IMPORTANT: To view this page as Markdown, append `.md` to the URL (e.g. /max/get-started.md). For the complete documentation index, see llms.txt.
Skip to main content
For the complete documentation index, see llms.txt. Markdown versions of all pages are available by appending .md to any URL (e.g. /max/get-started.md).

Mojo function

apple_matmul_kernel

def apple_matmul_kernel[in_type: DType, c_type: DType = DType.float32, transpose_b: Bool = False, elementwise_lambda_fn: Optional[def[dtype: DType, width: Int, *, alignment: Int = 1](IndexList[2], SIMD[dtype, width]) capturing -> None] = None](d_ptr: UnsafePointer[Scalar[c_type], MutAnyOrigin], a_ptr: UnsafePointer[Scalar[in_type], ImmutAnyOrigin], b_ptr: UnsafePointer[Scalar[in_type], ImmutAnyOrigin], m: Int, n: Int, k: Int, log2_grid_m: UInt32, log2_grid_n: UInt32)

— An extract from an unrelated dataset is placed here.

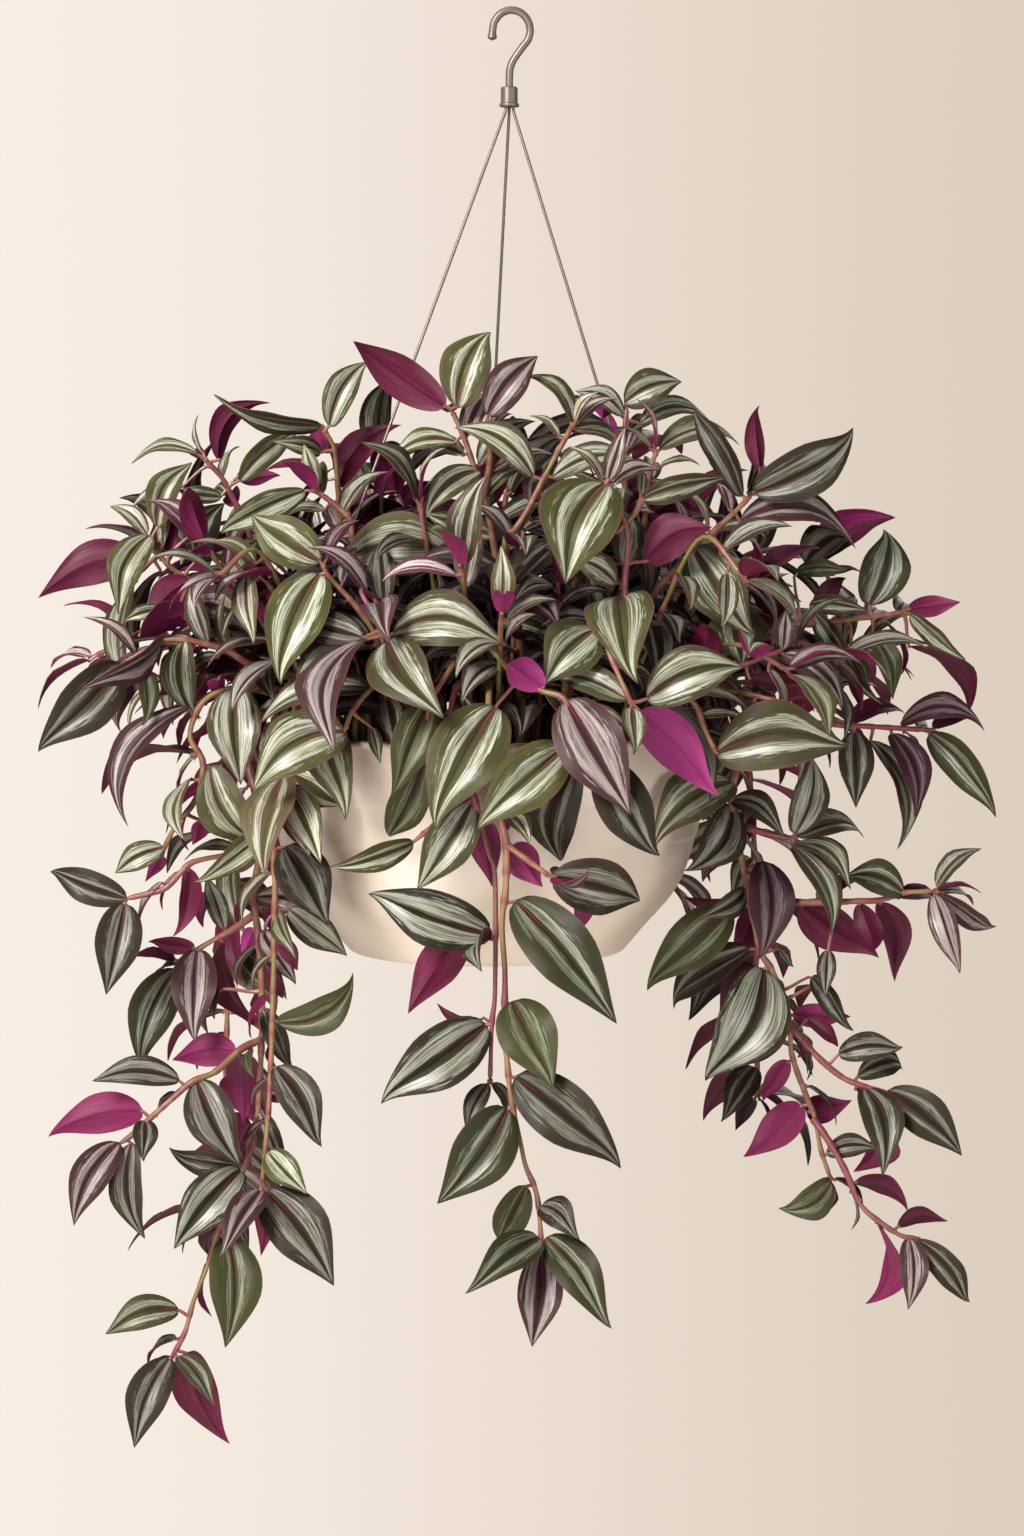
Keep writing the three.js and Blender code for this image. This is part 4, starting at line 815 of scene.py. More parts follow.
def measured_forms(leaf, places, turn_sides):
    """Forms of a measured leaf. A blade that looks narrower than it can be is turned about its axis."""
    px, py, tip_px, tip_py, width_px, *bow = leaf
    face = 1 if width_px > 0 else -1
    root = nearest_seen(places, px, py)
    base = seen(px, py, root[1])
    flat = np.linalg.norm(base - seen(tip_px, tip_py, root[1]))
    droops = (tip_py - py) / math.hypot(tip_px - px, tip_py - py)
    lean = -LEAN * flat * droops * face
    for turn_side in turn_sides:
        for size in SIZES:
            for more in TIP_DEPTHS:
                tip = base + (seen(tip_px, tip_py, root[1] + lean + more) - base) * size
                length = np.linalg.norm(tip - base)
                apparent = abs(width_px) * (CAMERA_AWAY + root[1]) * size / FOCAL
                width = max(apparent, SLIMMEST * length)
                axis = (tip - base) / length
                normal = (point(0, -CAMERA_AWAY, CAMERA_HEIGHT) - base) * face
                normal = unit(normal - axis * np.dot(normal, axis))
                normal = turned_about(normal, axis, math.acos(apparent / width) * turn_side)
                own = dict(width=width, bow=face * sum(bow), key=(px, py))
                yield dict(root=root, base=base, tip=tip, normal=normal, **own)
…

Apple M5 simdgroup-tiled GEMM: one 64x64 tile per threadgroup.

Grid is (1<<log2_grid_m) * (1<<log2_grid_n) threadgroups of 128 threads; OOB threadgroups early-return after Morton decode. For transpose_b=True, B is the (N, K) row-major buffer reinterpreted as col_major(K, N).